Business Services Industry

Pedaling towards disaster: Import-dependent Venezuelan businesses try to imagine a future without dollars

Latin Trade, April, 2003 by Mike Ceaser

After losing Christmas sales to the strike, many retailers have six months' stock piled up, so some goods are still plentiful, for now. And Chavez--at this point scheduled to rule until early 2007--could agree to a binding referendum on his presidency in August.
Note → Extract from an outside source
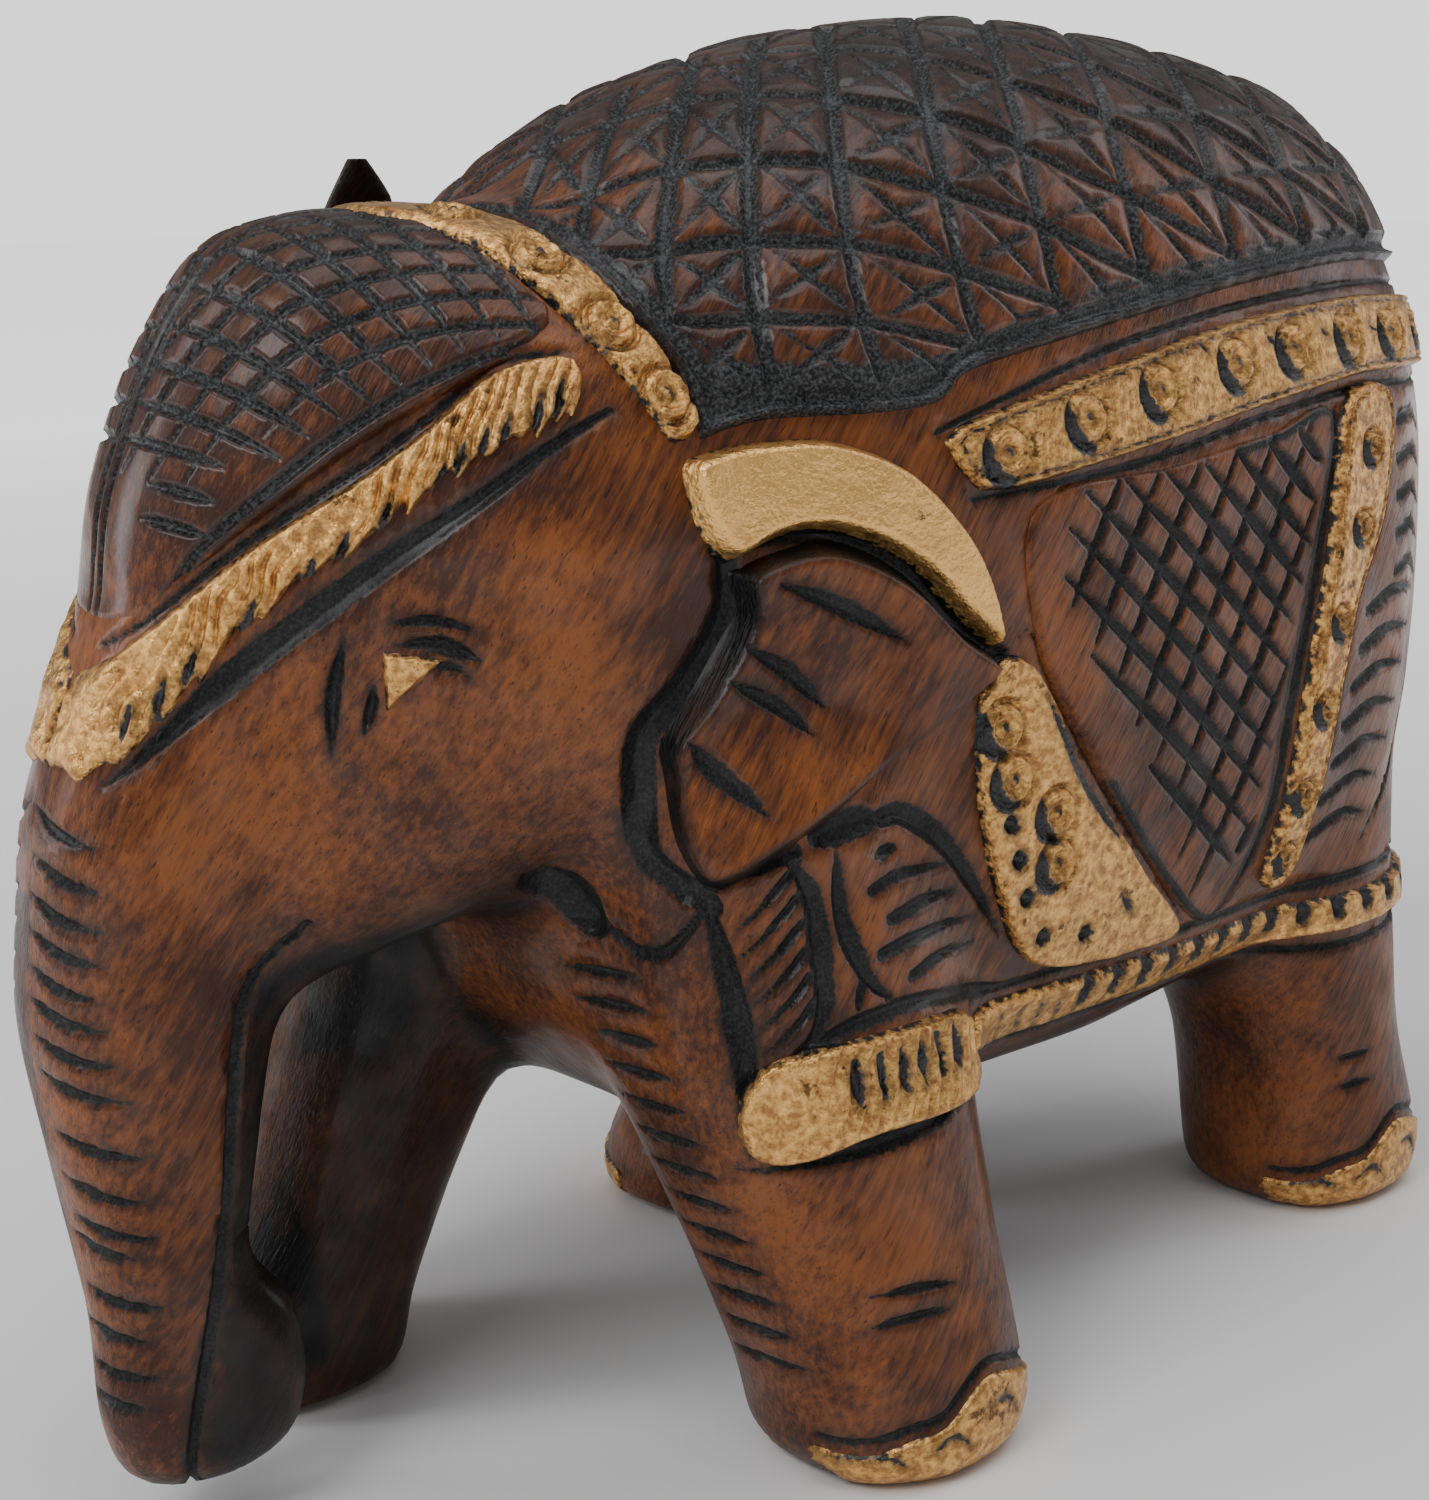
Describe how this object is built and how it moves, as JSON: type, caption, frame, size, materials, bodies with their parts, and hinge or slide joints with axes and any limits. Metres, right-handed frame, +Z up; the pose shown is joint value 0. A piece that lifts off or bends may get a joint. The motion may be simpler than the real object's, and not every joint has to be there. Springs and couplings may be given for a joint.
{
  "type": "carved elephant figurine",
  "caption": "Standing carved wooden elephant in a diamond-cut saddlecloth, with gilded bands, ear rims and toes; a shelf ornament that rests on its feet.",
  "frame": {"origin": "on the ground, under the middle of the figure's overall box", "axes": "+Z up; +X from head to tail, so the head looks to -X; the elephant's left side is -Y"},
  "size_m": [0.1706, 0.082, 0.1311],
  "materials": {
    "lacquered_wood": "reddish-brown stained wood with dark pores under a satin lacquer",
    "stained_wood": "carved wood with black stain wiped into the cuts, under a satin lacquer",
    "gold_paint": "wood under a thin coat of metallic gold paint"
  },
  "bodies": {
    "root": {"back_cloth": "stained_wood", "brow_band_left": "gold_paint", "brow_band_right": "gold_paint", "carved_block": "lacquered_wood", "ear_left": "lacquered_wood", "ear_right": "lacquered_wood", "ear_rim_left": "gold_paint", "ear_rim_right": "gold_paint", "ear_tip_right": "stained_wood", "eye_left": "gold_paint", "eye_right": "gold_paint", "flank_band_left": "gold_paint", "flank_band_right": "gold_paint", "forehead_cap": "stained_wood", "foreleg_fringe_left": "gold_paint", "foreleg_fringe_right": "gold_paint", "hem_border_left": "gold_paint", "hem_border_right": "gold_paint", "neck_band": "gold_paint", "rear_strap_left": "gold_paint", "rear_strap_right": "gold_paint", "rosette_drop_left": "gold_paint", "rosette_drop_right": "gold_paint", "side_panel_left": "stained_wood", "side_panel_right": "stained_wood", "tail": "lacquered_wood", "toe_cap_fore_left": "gold_paint", "toe_cap_fore_right": "gold_paint", "toe_cap_hind_left": "gold_paint", "toe_cap_hind_right": "gold_paint"}
  },
  "joints": []
}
Violence is mounting. After Spain, the United States and Colombia criticized the arrest of opposition leader Carlos Fernandez, bombs exploded outside the Colombian and Spanish embassies. Five were reported injured in the powerful blasts. The U.S. Embassy closed for a day, as a precaution.

Back at Ciclos Segura, Mauricio Rodriguez, 35, walks in to buy a bike for his wife, but there is only one model available, and even then just two bikes in the shop. Ironically, bicycles enjoyed a new wave of popularity during the gasoline shortages fostered by Venezuela's lengthy petroleum strike, turning into elegant anti-Chavez symbols as the opposition mounted cyclomarchas through the streets of Caracas.

"The situation is bad," says Rodriguez. "And we haven't yet seen the worst. It's coming like death, slow but sure."